The below is textbook reading for software developers who want to make their game engine more compatible with VRR. Stop reading the below if you're not a software developer. The below is mainy for other technical readers that visit these forums.
VRR can does amazing work to keep gametime:photontime consistent. When the game time is in perfect sync with the frames becoming visible to human eyes -- even with erratic delivery of frames
-- things look smooth despite nearly random frametimes -- as seen in the demo at www.testufo.com/vrr
However, sometimes there are games that just really skew the frametimes around in ways that VRR cannot fix. For example, erratic frame rendering times, or erratic input-read times, or erratic game clocks. Even with Google search, typing "Apex doesn", it autocompletes to "Apex doesn't feel smooth" -- so everybody has the same problem with Apex.
The best thing game developers can do is to make sure that frame presentation is in sync with gametime, and that rendertimes are consistent.
Even 1 millisecond errors in gametimes generates visible stutters. 4000 pixels per second turning = 1ms stutter = 4 pixeljump stutter! Not all game developers realize how much milliseconds matters for stutter. Game clocks need to be microsecond accurate wherever possible --
Preliminary virtual reality headset tests show that 0.2ms gametime errors sometimes still create human visible stutter
-- during low-persistence 8K (e.g. strobed ultra-high-resolution virtual reality during fast head turning speeds -- 8K virtual reality head-turning 2 screenwidths per second = 16,000 pixels per second = one 0.2ms stutter is a 3.2 pixel stutterjump, which can be visible if the strobed MPRT persistence is sufficiently low, such as 0.1ms-0.2ms -- the Valve Index doesn't quite go low, but it does 0.33ms persistence). The higher the resolution, the lower the persistence, and the faster the eye-trackable motionspeeds, with more eyetracking time (wide 180 FOV virtual reality headset), the more visible tiny gametime errors become visible.
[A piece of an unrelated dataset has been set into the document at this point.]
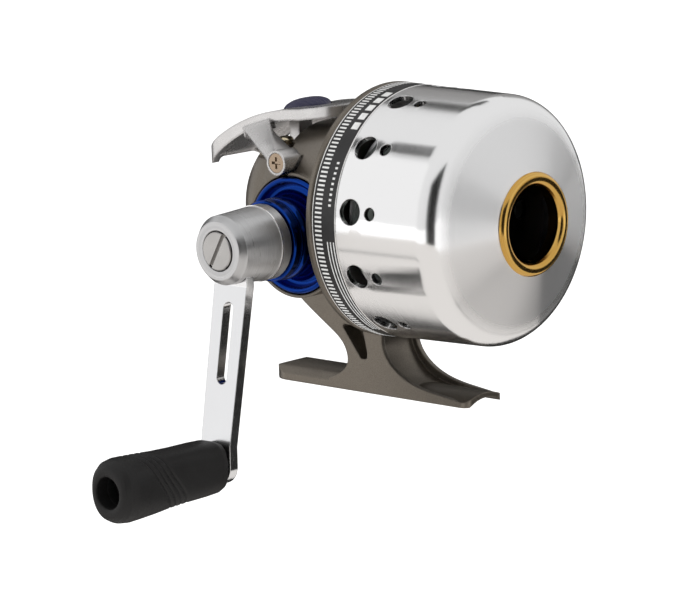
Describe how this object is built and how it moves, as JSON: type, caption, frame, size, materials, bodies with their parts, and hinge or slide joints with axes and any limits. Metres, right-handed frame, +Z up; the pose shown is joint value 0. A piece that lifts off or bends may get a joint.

So if strobed persistence is really low (e.g. 0.3ms persistence found in Valve Index virtual reality) and resolution is really high (e.g. nearly 4K), sub-millisecond sudden stutter begins to become human visible.
The point being, Most software developers do not realize how important the millisecond is
in this refresh rate race to retina refresh rates.
Now, variable refresh rate cannot fix certain kinds of stutters (e.g. game clocks greatly divering from frame presentation clock, as well as ultra-volatile rendering times).
Stutters UNFIXABLE by G-SYNC and FreeSync
Stutters caused by frame presentation (aka frame visibility to eyes) diverging away from game clock (aka gametime).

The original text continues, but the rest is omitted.